Tips for Successful Wine Tasting

Beautiful weekend weather is forecasted, and you’ve organized a trip to the winery with family and friends. Wine tasting is on the agenda, and you are looking forward to friendly banter with your group about the diverse qualities of various wines. Whether your knowledge of wine is vast or you are only beginning, it’s always beneficial to review some basic guidelines in order to make your day a positive experience in wine exploration.

Preparing Is Easy

  • Forgo the use of cologne or perfume – it can affect your ability, or the ability of others, to judge a wine’s true taste.
  • Limit the use of lipstick or chapstick – it can distort both the flavor and smell of wines.
  • Eat before tasting – avoid spicy or heavily seasoned food in order to keep your taste buds impartial, but it’s a good idea to have something in your stomach.
  • Stay Hydrated – water not only helps cleanse your palate, but helps to reduce the effects of the alcohol content.
  • Be Responsible – as with any outing that involves alcohol, plan on one individual in your group as designated driver.

At The Winery

  • Don’t overwhelm your palate. That big bold red wine can overpower the taste of a light crisp white. As a general rule, taste white wines first and progress from light to dry to sweet.
  • Skip the cheese. Stick to light, plain crackers between tastings. Cheese tends to alter the flavor of wines, so enjoy the cheese pairing later when you decide on your favorite bottle of wine.
  • See, Smell, Sip, Swallow. Remember – don’t be persuaded by the opinions of others. With practice, you will soon discover what you prefer.

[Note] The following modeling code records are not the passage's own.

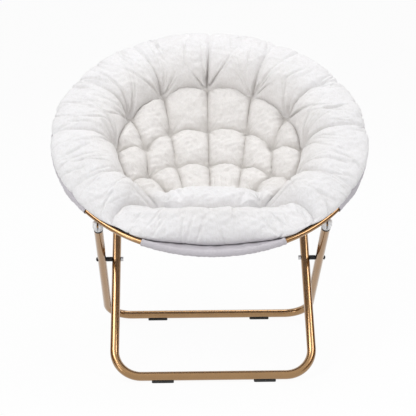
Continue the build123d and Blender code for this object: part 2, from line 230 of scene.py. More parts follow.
def studio():
    """Three soft boxes, a strip lamp low on the left and a white world, dimmer on the object."""
    area_light("key", (-1.5, -1.5, 2.9), (0, 0, 0.5), (1.3, 1.3), 32.5)
    area_light("fill", (2.1, -1.7, 2.1), (0, 0, 0.5), (0.8, 1.8), 18.5)
    area_light("top", (0.5, 1.1, 3.0), (0, 0.1, 0.4), (1.4, 1.4), 26.5)
    area_light("strip", (-2.3, -2.3, 1.1), (0, 0, 0.3), (0.3, 1.9), 9)
    world = bpy.data.worlds.new("studio")
    world.use_nodes = True
    bpy.context.scene.world = world
    nodes, links = world.node_tree.nodes, world.node_tree.links
    back = nodes["Background"]
    back.inputs["Color"].default_value = (1, 1, 1, 1)
    level = nodes.new("ShaderNodeMapRange")
    level.inputs["To Min"].default_value = WORLD_LIGHT
    level.inputs["To Max"].default_value = 1.0
    links.new(background_rays(nodes, links), level.inputs["Value"])
    links.new(level.outputs["Result"], back.inputs["Strength"])
    bpy.context.scene.view_settings.view_transform = "Standard"


def floor():
    """A plain white floor, out to where it can't be told from the world, that keeps the shadow."""
    mesh = bpy.data.meshes.new("floor")
    far = FLOOR_HALF
    corners = [(-far, -far, 0), (far, -far, 0), (far, far, 0), (-far, far, 0)]
    mesh.from_pydata(corners, [], [(0, 1, 2, 3)])
    obj = into_scene("floor", mesh)
    mat = bpy.data.materials.new("white_floor")
    mat.use_nodes = True
    nodes, links = mat.node_tree.nodes, mat.node_tree.links
    nodes.clear()
    out = nodes.new("ShaderNodeOutputMaterial")
    mix = nodes.new("ShaderNodeMixShader")
    matt = nodes.new("ShaderNodeBsdfDiffuse")
    matt.inputs["Color"].default_value = (0.88, 0.88, 0.88, 1)
    glow = nodes.new("ShaderNodeEmission")
    keep = nodes.new("ShaderNodeMath")
    keep.operation = "MULTIPLY"
    keep.inputs[1].default_value = FLOOR_GLOW
    links.new(background_rays(nodes, links), keep.inputs[0])
    links.new(keep.outputs[0], mix.inputs["Fac"])
    links.new(matt.outputs[0], mix.inputs[1])
    links.new(glow.outputs[0], mix.inputs[2])
    links.new(mix.outputs[0], out.inputs["Surface"])
    mesh.materials.append(mat)


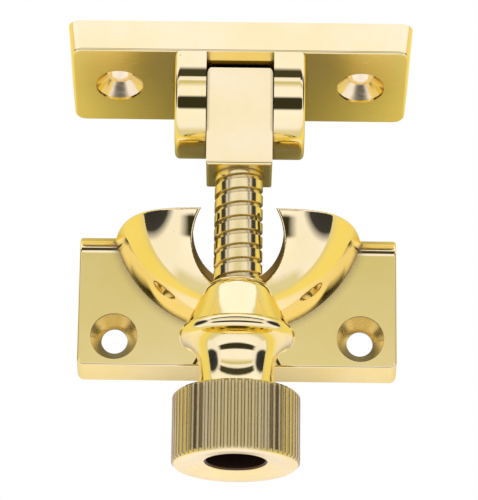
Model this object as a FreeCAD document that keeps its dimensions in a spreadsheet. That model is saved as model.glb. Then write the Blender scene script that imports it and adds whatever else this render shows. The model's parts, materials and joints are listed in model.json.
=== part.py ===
import FreeCAD, Part
import math
import os
import re
import Sketcher

# Brighton-pattern sash fastener in cast and turned brass.
# Frame: X along the two plates, -Y towards the hand, +Z up. The origin is on the keep
# plate's underside, midway between its two screw holes. Lengths are millimetres.
# The clamp nut closes the arm on the keep's hollow dome, with the arm in the dome's notch.

SIZES = [
    ("keep_width", 57.0), ("keep_thick", 4.0), ("keep_back", 19.4), ("keep_front", 5.3),
    ("front_slope", 1.7), ("back_round", 3.8), ("keep_corner", 1.3), ("keep_edge", 0.4),
    ("keep_spacing", 44.0), ("screw_radius", 2.35), ("seat_radius", 4.25),
    ("seat_rim", 0.5), ("seat_depth", 3.2), ("hinge_seat_depth", 2.6),
    ("dome_radius", 23.7), ("dome_wall", 2.5), ("dome_y", 23.7), ("dome_drop", 2.3),
    ("dome_back", 18.2), ("dome_back_curve", 21.0), ("dome_overhang", -1.0),
    ("notch_radius", 8.0), ("notch_y", 14.0), ("notch_z", 17.35), ("notch_rise", 33.0),
    ("notch_depth", 12.0), ("dome_edge", 0.35),
    ("hinge_front_width", 59.6), ("hinge_back_width", 61.2), ("hinge_thick", 6.6),
    ("hinge_height", 20.6), ("hinge_spacing", 43.2), ("hinge_corner", 2.0), ("hinge_edge", 0.4),
    ("face_to_pin", 3.4), ("plate_lean", 16.0), ("pin_y", 40.0), ("pin_z", 16.8),
    ("lug_radius", 10.2), ("lug_overall", 22.9), ("lug_gap", 11.9), ("lug_round", 0.9),
    ("recess_radius", 8.4), ("pin_radius", 2.5), ("pin_bore_radius", 2.55),
    ("arm_tilt", 2.0), ("block_width", 11.6), ("block_height", 11.5), ("block_front", 14.2),
    ("block_end_radius", 7.1), ("block_round", 0.7), ("block_edge", 0.6),
    ("spigot_radius", 3.2), ("spigot_length", 7.0), ("spigot_play", 0.02), ("spigot_gap", 0.2),
    ("rod_radius", 4.25), ("rod_end", 56.8), ("rod_chamfer", 0.5),
    ("thread_lead", 2.6), ("thread_start", 0.8), ("groove_width", 0.75), ("groove_depth", 0.47),
    ("tapping_radius", 1.9), ("tapping_depth", 9.0),
    ("shoulder_radius", 2.6), ("shoulder_length", 1.1), ("shank_radius", 1.88),
    ("shank_length", 8.0), ("head_radius", 4.0), ("head_length", 2.2), ("head_round", 0.6),
    ("slot_width", 1.0), ("slot_depth", 1.1),
    ("washer_radius", 4.9), ("washer_hole_radius", 2.65), ("washer_thick", 1.0),
    ("nut_start", 34.5), ("nut_bore_radius", 4.33), ("nut_shoulder", 14.0),
    ("nut_counterbore", 5.1), ("nut_length", 32.7), ("nose_radius", 4.9), ("nose_round", 0.4),
    ("shoulder_curve", 3.5), ("cone_radius", 6.2), ("cone_place", 2.1), ("cone_curve", 40.0),
    ("crest_radius", 9.5), ("crest_place", 8.4), ("crest_curve", 1.4), ("crest_end", 10.7),
    ("neck_curve", 4.9), ("neck_radius", 6.6), ("neck_place", 14.7),
    ("collar_radius", 7.3), ("collar_curve", 9.0),
    ("knob_radius", 11.0), ("knob_place", 20.3), ("knob_bevel", 0.5),
    ("knob_dish", 0.6), ("knob_rim", 9.0), ("hole_lip", 0.4),
    ("flute_count", 60), ("flute_radius", 0.36),
]
NEAR = 0.01
FUNCTIONS = ("sqrt", "cos", "sin")

doc = FreeCAD.newDocument("SashFastener")
sheet = doc.addObject("Spreadsheet::Sheet", "Sizes")
for row, (alias, number) in enumerate(SIZES, start=1):
    sheet.set(f"A{row}", alias)
    sheet.set(f"B{row}", str(number))
    sheet.setAlias(f"B{row}", alias)
doc.recompute()


def bound(text):
    """The expression with every size name read from the sheet."""
    def name(match):
        word = match.group(0)
        return word if word in FUNCTIONS else "Sizes." + word
    return re.sub(r"\b[a-z][a-z_]*\b", name, text)


def value(text):
    """The number that an expression gives now."""
    return float(sheet.evalExpression(bound(text)))


def bind(item, **expressions):
    for prop, text in expressions.items():
        item.setExpression(prop, bound(text))


def new_body(label):
    body = doc.addObject("PartDesign::Body", label)
    body.Label = label
    return body


def place(item, y, z, turn):
    """Put an item at a point, turned about the X axis by an angle in degrees."""
    item.Placement.Rotation = FreeCAD.Rotation(FreeCAD.Vector(1, 0, 0), value(turn))
    for axis, text in (("y", y), ("z", z)):
        item.setExpression("Placement.Base." + axis, bound(text))


def origin_plane(body, role):
    return next(item for item in body.Origin.OriginFeatures if item.Role == role)


def new_sketch(body, name, role):
    sketch = body.newObject("Sketcher::SketchObject", name)
    sketch.AttachmentSupport = [(origin_plane(body, role), "")]
    sketch.MapMode = "FlatFace"
    return sketch


def pin_point(sketch, geometry, point, x_text, y_text):
    """Hold one point of a sketch at a place that the sheet gives."""
    for kind, text in (("DistanceX", x_text), ("DistanceY", y_text)):
        limit = Sketcher.Constraint(kind, -1, 1, geometry, point, value(text))
        index = sketch.addConstraint(limit)
        sketch.setExpression(f"Constraints[{index}]", bound(text))


def add_circle(sketch, x_text, y_text, radius_text):
    center = FreeCAD.Vector(value(x_text), value(y_text), 0)
    circle = Part.Circle(center, FreeCAD.Vector(0, 0, 1), value(radius_text))
    geometry = sketch.addGeometry(circle, False)
    pin_point(sketch, geometry, 3, x_text, y_text)
    hold_radius(sketch, geometry, radius_text)


def hold_radius(sketch, geometry, text):
    index = sketch.addConstraint(Sketcher.Constraint("Radius", geometry, value(text)))
    sketch.setExpression(f"Constraints[{index}]", bound(text))


def add_axis(sketch, x_text, y_text, end_x_text, end_y_text):
    """A construction line that a groove turns about."""
    start = FreeCAD.Vector(value(x_text), value(y_text), 0)
    end = FreeCAD.Vector(value(end_x_text), value(end_y_text), 0)
    geometry = sketch.addGeometry(Part.LineSegment(start, end), True)
    pin_point(sketch, geometry, 1, x_text, y_text)
    pin_point(sketch, geometry, 2, end_x_text, end_y_text)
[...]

Hold the wine glass to the light by its stem. Do you like its appearance? Is it light, dark, murky, brilliant?


When you swirl the wine in the glass, it helps to aerate and release the aromas. What is your first impression of the smell? Is the scent clean and pleasant, or do you detect off-odors?


Sip the wine and hold it in your mouth for a moment. Does it feel full or is it thin? Are the tannins harsh or soft?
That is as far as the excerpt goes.